July 12, 2018—According to Jim Lang and a recent Lang Aftermarket iReport, domestic auto repair products achieved only marginal growth between 2012 and 2017, an estimated $600 million. However, foreign vehicle products soared by more than one-third between 2012 and 2017—more than $11 billion at user-price.
The growth in sales of foreign vehicles has coincided with a boost in bay count for foreign repair specialists. In another of Lang’s recent iReports, he found that foreign specialists (outlets focusing on the repair of foreign makes) attained a service bay gain of nearly 20 percent from 2006 to 2016.
“These outlets are at a highly competitive advantage based on what’s happening in the marketplace,” Lang said.
Repair specialists have an ability to focus activity on certain types of repairs, Lang said, and can advertise those repairs both on a local and a regional, city-wide basis. In that respect, a foreign specialist can attract a much more focused group of consumers than a generalist.

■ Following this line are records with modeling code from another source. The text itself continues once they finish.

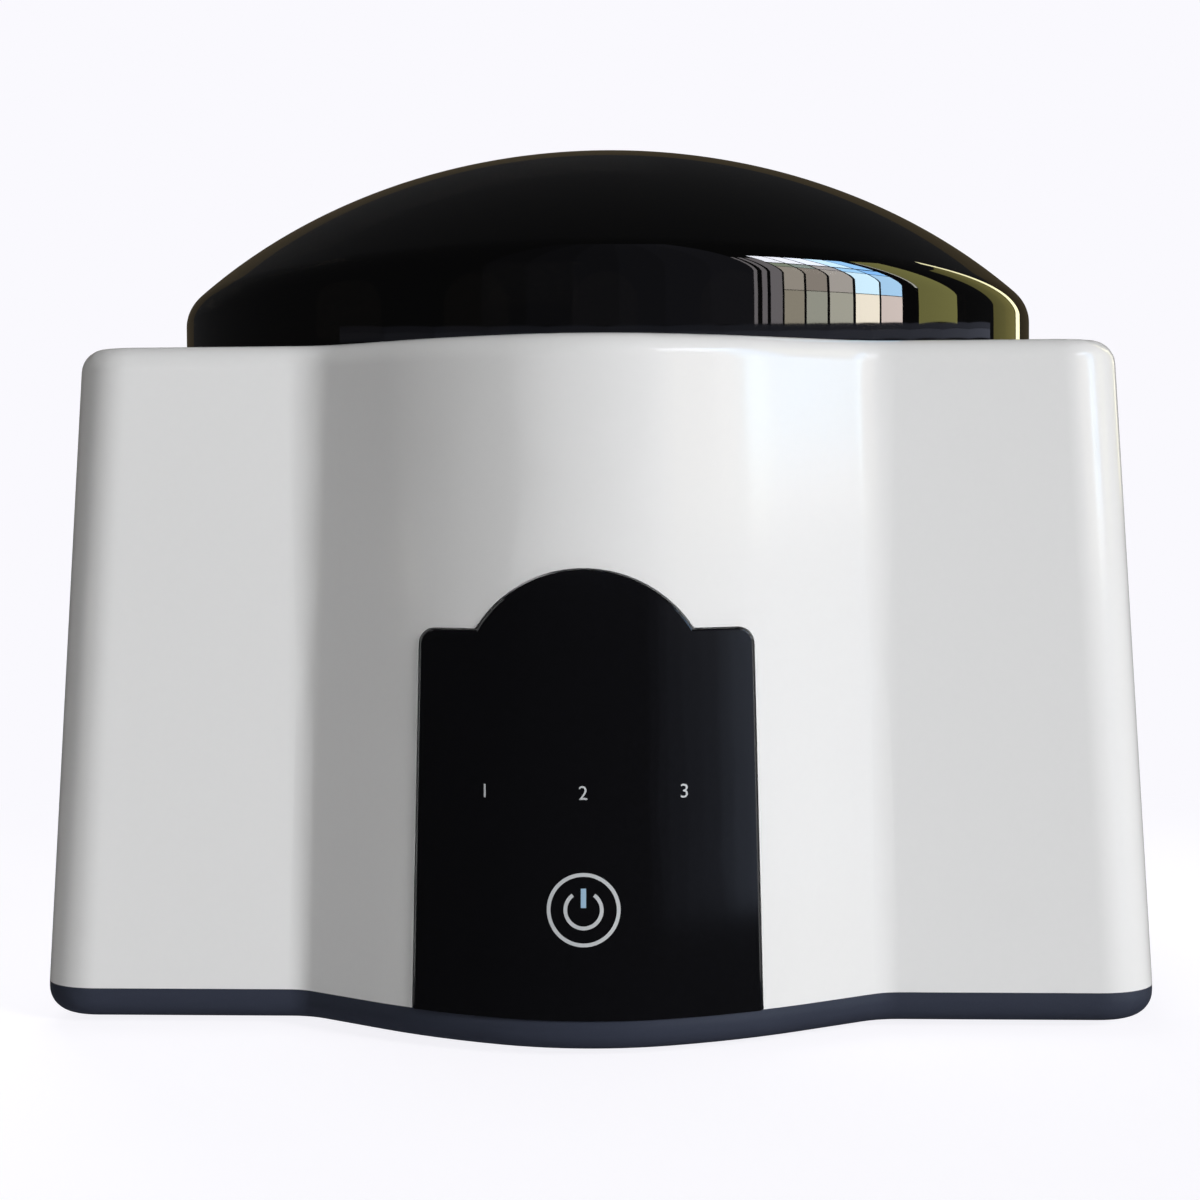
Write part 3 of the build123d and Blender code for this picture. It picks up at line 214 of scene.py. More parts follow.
# Moulded plastic or rubber: colour varies a little with the mottle, roughness too
def plastic(name, look):
    material = bpy.data.materials.new(name)
    material.use_nodes = True
    tree = material.node_tree
    bsdf = tree.nodes["Principled BSDF"]
    low, high = look["roughness"]
    effect = placeEffect(
        tree, mouldGrain, Grain_Scale=look["grainScale"], Mottle_Scale=look["mottleScale"],
        Low=low, High=high,
    )
    amount = mathNode(tree, "MULTIPLY", effect.outputs["Height"], look["tintAmount"])
    colour = mixColor(tree, amount, look["color"], look["tint"])
    tree.links.new(colour, bsdf.inputs["Base Color"])
    tree.links.new(effect.outputs["Mottle"], bsdf.inputs["Roughness"])
    bsdf.inputs["IOR"].default_value = look.get("ior", 1.5)
    bsdf.inputs["Specular IOR Level"].default_value = look.get("specular", 0.5)
    bsdf.inputs["Coat Weight"].default_value = look.get("coat", 0.0)
    bsdf.inputs["Coat Roughness"].default_value = look.get("coatRoughness", 0.05)
    bsdf.inputs["Coat IOR"].default_value = look.get("coatIor", 1.5)
    bsdf.inputs["Transmission Weight"].default_value = look.get("transmission", 0.0)
    addBump(tree, bsdf, effect.outputs["Height"], look["bump"], look["bumpDepth"] * mm)
    return material


# Rolled or brushed metal
def metal(name, look):
    material = bpy.data.materials.new(name)
    material.use_nodes = True
    tree = material.node_tree
    bsdf = tree.nodes["Principled BSDF"]
    bsdf.inputs["Metallic"].default_value = 1.0
    effect = placeEffect(tree, brushedLines, Line_Scale=look["lineScale"], Stretch=look["stretch"])
    colour = mixColor(tree, effect.outputs["Streak"], look["color"], look["tint"])
    tree.links.new(colour, bsdf.inputs["Base Color"])
    low, high = look["roughness"]
    spread = tree.nodes.new("ShaderNodeMapRange")
    spread.inputs["To Min"].default_value = low
    spread.inputs["To Max"].default_value = high
    tree.links.new(effect.outputs["Streak"], spread.inputs["Value"])
    tree.links.new(spread.outputs["Result"], bsdf.inputs["Roughness"])
    addBump(tree, bsdf, effect.outputs["Height"], look["bump"], look["bumpDepth"] * mm)
    return material


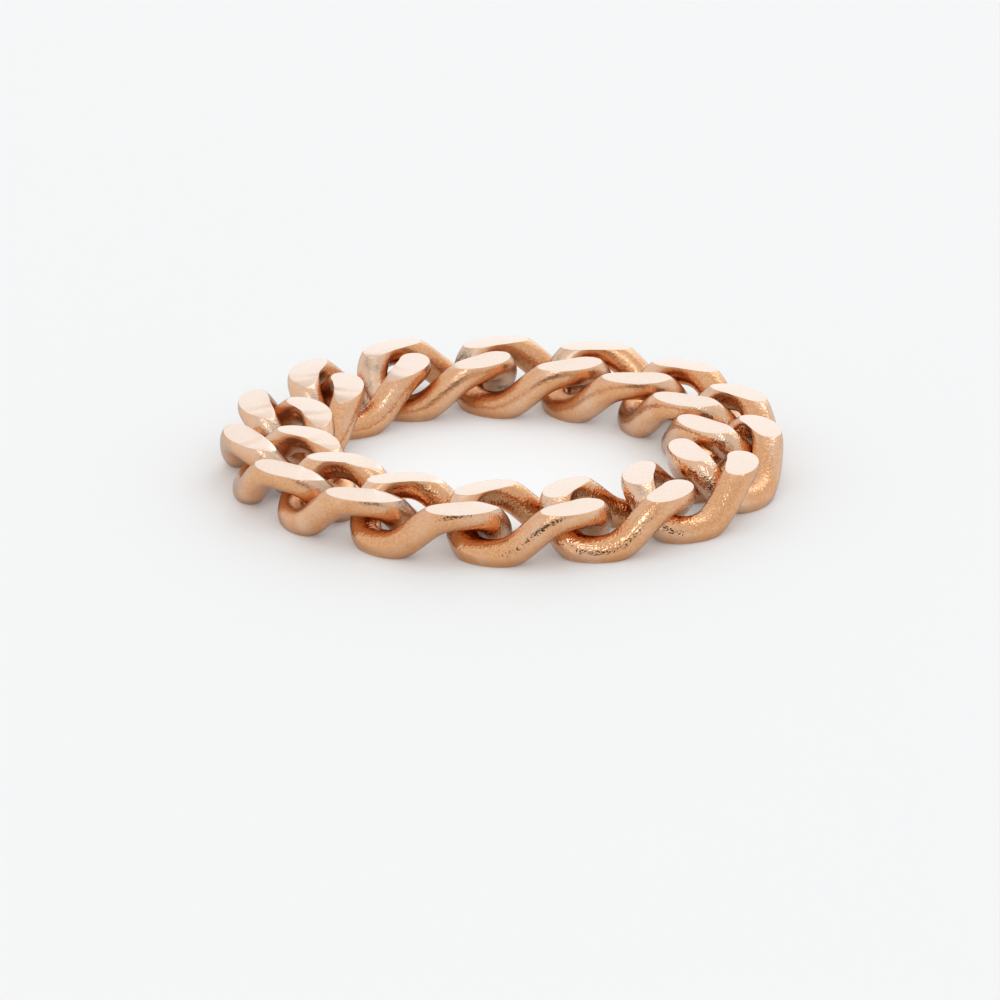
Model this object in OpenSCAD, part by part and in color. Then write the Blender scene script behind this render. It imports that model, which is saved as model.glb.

Additionally, Lang said they usually have factory trained technicians from foreign dealerships that are very knowledgeable in what they’re working on.
Foreign specialists aren’t growing everywhere, however. For these operations to thrive, they need a certain population base and dealership base to generate the new vehicle sales in the area. Sales of German vehicles tend to be in more affluent areas.
“They tend to be concentrated in larger metropolitan areas,” Lang says. “They’re in the West Coast and coastal states rather than the Midwest.”